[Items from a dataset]
begin

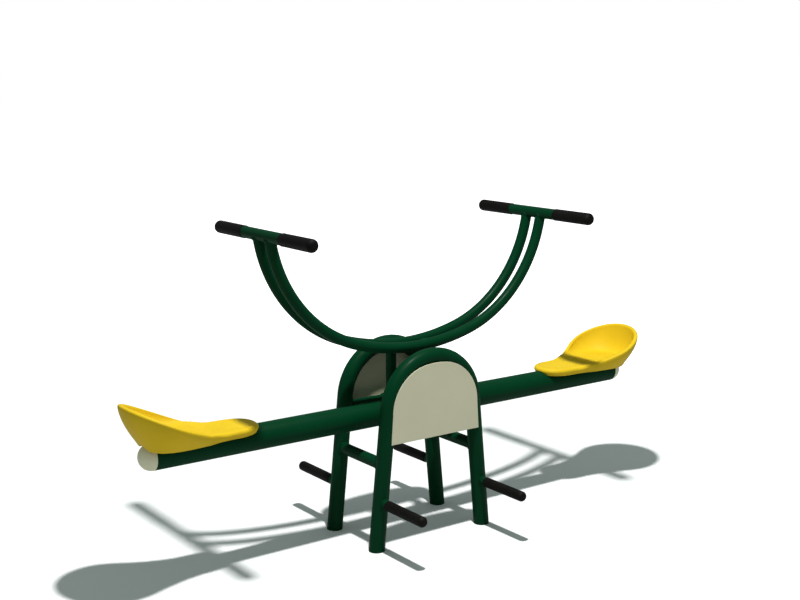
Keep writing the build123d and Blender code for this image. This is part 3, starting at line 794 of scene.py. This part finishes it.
# ---- Floor, light and camera -------------------------------------------
# A plain pale floor, one soft lamp high over the front of the seesaw, and
# an even pale surround.
FLOOR_HALF = 60.0
floor_mesh = bmesh.new()
floor_corners = [(x * FLOOR_HALF, y * FLOOR_HALF, 0.0) for x, y in ((-1, -1), (1, -1), (1, 1), (-1, 1))]
floor_mesh.faces.new([floor_mesh.verts.new(corner) for corner in floor_corners])
floor_data = bpy.data.meshes.new("floor")
floor_mesh.to_mesh(floor_data)
floor_mesh.free()
FLOOR_FIXED = {"Roughness": 0.9, "Specular_IOR_Level": 0.0, "Emission_Strength": 1.0}
floor_finish, floor_skin, floor_place = new_finish("pale_floor", **FLOOR_FIXED)
seen = floor_place.node("ShaderNodeLightPath")
away = floor_place.node("ShaderNodeVectorMath", {"operation": "LENGTH"}, {0: floor_place}, 1)
feed(floor_skin, Base_Color=seen.mix((0.45, 0.455, 0.45), (0.80, 0.812, 0.806)))
feed(floor_skin, Emission_Color=(seen * away.between(1.7, 3.6)).mix((0.0, 0.0, 0.0), (0.9, 0.9, 0.9)))
floor_data.materials.append(floor_finish)
floor = bpy.data.objects.new("floor", floor_data)
bpy.context.collection.objects.link(floor)

LAMP_PLACE = (-0.347, -0.772, 3.58)
LAMP_R = 0.075
LAMP_STRENGTH = 50.0
lamp_data = bpy.data.lights.new("lamp", "POINT")
lamp_data.energy = 1.0
lamp_data.shadow_soft_size = LAMP_R
lamp_data.use_nodes = True
lamp_tree = lamp_data.node_tree
lamp_shade = Shade(lamp_tree, lamp_tree.nodes["Emission"].outputs[0])
steady = lamp_shade.node("ShaderNodeLightFalloff", None, {"Strength": LAMP_STRENGTH}, 2)
lamp_tree.links.new(steady.socket, lamp_tree.nodes["Emission"].inputs["Strength"])
lamp = bpy.data.objects.new("lamp", lamp_data)
lamp.location = LAMP_PLACE
bpy.context.collection.objects.link(lamp)

world = bpy.data.worlds.new("surround")
bpy.context.scene.world = world
world.use_nodes = True
sky = world.node_tree.nodes["Background"]
sky_seen = Shade(world.node_tree, None).node("ShaderNodeLightPath")
world.node_tree.links.new(sky_seen.mix((0.262, 0.310, 0.300), (1.0, 1.0, 1.0)).socket, sky.inputs["Color"])

camera_data = bpy.data.cameras.new("camera")
camera_data.sensor_width = 36.0
camera_data.lens = 57.35
camera = bpy.data.objects.new("camera", camera_data)
camera.location = (-2.8067, -3.8126, 1.7682)
YAW, PITCH = math.radians(35.96), math.radians(10.45)
look = Vector((math.sin(YAW) * math.cos(PITCH), math.cos(YAW) * math.cos(PITCH), -math.sin(PITCH)))
camera.rotation_mode = "QUATERNION"
camera.rotation_quaternion = look.to_track_quat("-Z", "Y")
bpy.context.collection.objects.link(camera)
bpy.context.scene.camera = camera
bpy.context.scene.view_settings.view_transform = "Standard"
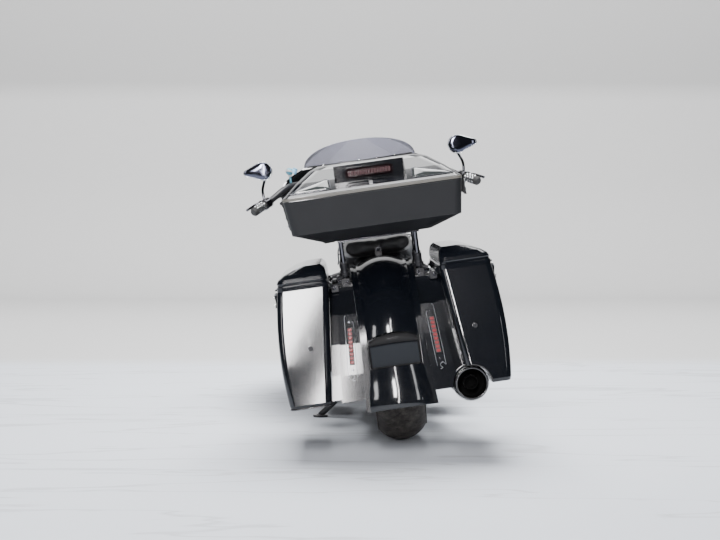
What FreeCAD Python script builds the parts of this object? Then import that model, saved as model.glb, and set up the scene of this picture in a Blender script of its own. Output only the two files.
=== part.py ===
import FreeCAD, Part
import math
import os

# Touring cruiser motorcycle, parked on its side stand.
# Every piece is drawn on the upright machine: X to its right, Y forward from the rear axle,
# Z up from the ground. The finished pieces are then leaned onto the stand.

V = FreeCAD.Vector
RIGHT = V(1, 0, 0)
FORWARD = V(0, 1, 0)
UP = V(0, 0, 1)
ORIGIN = V(0, 0, 0)

# Stance
WHEELBASE = 1625.0
RAKE = 26.0
TRAIL = 170.0
LEAN = 8.0
RUNNING_GAP = 0.05
SEAT_GAP = 0.3

# Rear wheel
REAR_TYRE_RADIUS = 320.0
REAR_TYRE_WIDTH = 190.0
REAR_CROWN_RADIUS = 110.0
REAR_RIM_RADIUS = 203.2
REAR_RIM_WIDTH = 140.0
REAR_AXLE_RADIUS = 12.5

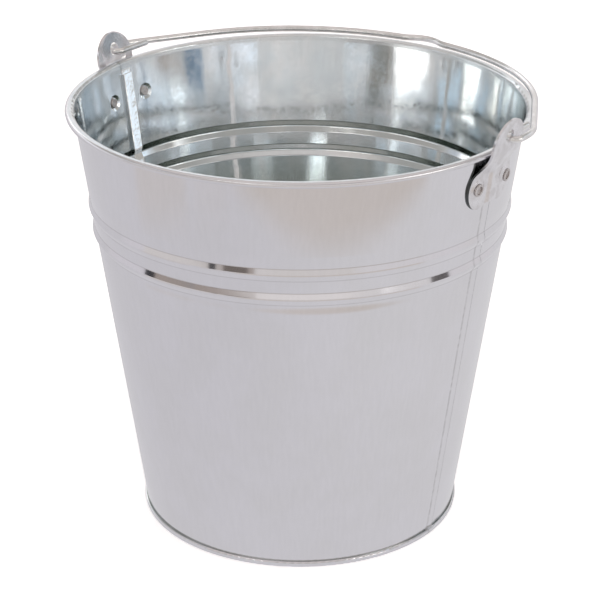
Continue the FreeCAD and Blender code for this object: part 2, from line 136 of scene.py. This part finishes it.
# Cards and gaps of the room: azimuth, elevation, half width, half height, softness, colour
CARDS = [
    (-125.0, -2.0, 72.0, 9.0, 1.5, (0.69, 0.67, 0.70)),
    (118.0, 0.0, 54.0, 7.0, 2.0, (0.72, 0.70, 0.715)),
    (-21.0, 5.8, 33.0, 5.1, 0.8, (0.38, 0.33, 0.30)),
    (-51.0, 2.5, 3.5, 3.0, 0.8, (0.04, 0.04, 0.045)),
    (-10.5, 1.2, 2.0, 2.0, 0.6, (0.04, 0.04, 0.045)),
    (2.0, 1.5, 6.5, 2.5, 0.8, (0.17, 0.145, 0.13)),
    (97.0, 13.0, 17.0, 4.8, 3.5, (3.60, 3.52, 3.42)),
    (87.0, 6.0, 25.0, 4.6, 1.0, (0.72, 0.70, 0.70)),
    (114.0, 3.5, 6.0, 3.0, 1.0, (0.12, 0.11, 0.11)),
    (131.0, 12.0, 11.0, 4.5, 3.5, (0.25, 0.22, 0.18)),
    (-32.0, 11.0, 9.0, 2.5, 2.0, (0.10, 0.19, 0.30)),
    (-65.0, 17.7, 35.0, 3.1, 2.0, (1.35, 1.40, 1.50)),
    (-98.0, 20.8, 6.0, 1.6, 1.0, (2.90, 2.90, 2.95)),
    (-62.0, 19.0, 5.0, 4.0, 2.0, (0.50, 0.55, 0.62)),
    (-118.0, 22.5, 28.0, 3.5, 2.5, (1.20, 1.25, 1.32)),
    (-124.0, 24.0, 9.0, 4.0, 3.0, (2.20, 2.20, 2.20)),
    (-160.0, 22.5, 18.0, 2.5, 3.0, (1.20, 1.22, 1.26)),
    (146.0, 19.2, 22.0, 3.0, 2.0, (0.96, 1.12, 1.26)),
    (105.0, 17.2, 9.0, 3.0, 2.0, (2.20, 2.08, 1.88)),
    (99.0, 25.5, 16.0, 4.0, 2.0, (1.25, 1.24, 1.22)),
    (14.0, 34.2, 11.0, 2.0, 1.2, (1.25, 1.23, 1.20)),
    (5.0, 28.7, 13.0, 1.6, 1.5, (4.20, 4.20, 4.12)),
]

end

### WHAT TO PRODUCE
Starting at the line that contains "What FreeCAD Python", set down every line up to and including the line that contains "ORIGIN = V(0, 0, 0)", exactly as given, and no other line.

### FINAL RESULT
What FreeCAD Python script builds the parts of this object? Then import that model, saved as model.glb, and set up the scene of this picture in a Blender script of its own. Output only the two files.
=== part.py ===
import FreeCAD, Part
import math
import os

# Touring cruiser motorcycle, parked on its side stand.
# Every piece is drawn on the upright machine: X to its right, Y forward from the rear axle,
# Z up from the ground. The finished pieces are then leaned onto the stand.

V = FreeCAD.Vector
RIGHT = V(1, 0, 0)
FORWARD = V(0, 1, 0)
UP = V(0, 0, 1)
ORIGIN = V(0, 0, 0)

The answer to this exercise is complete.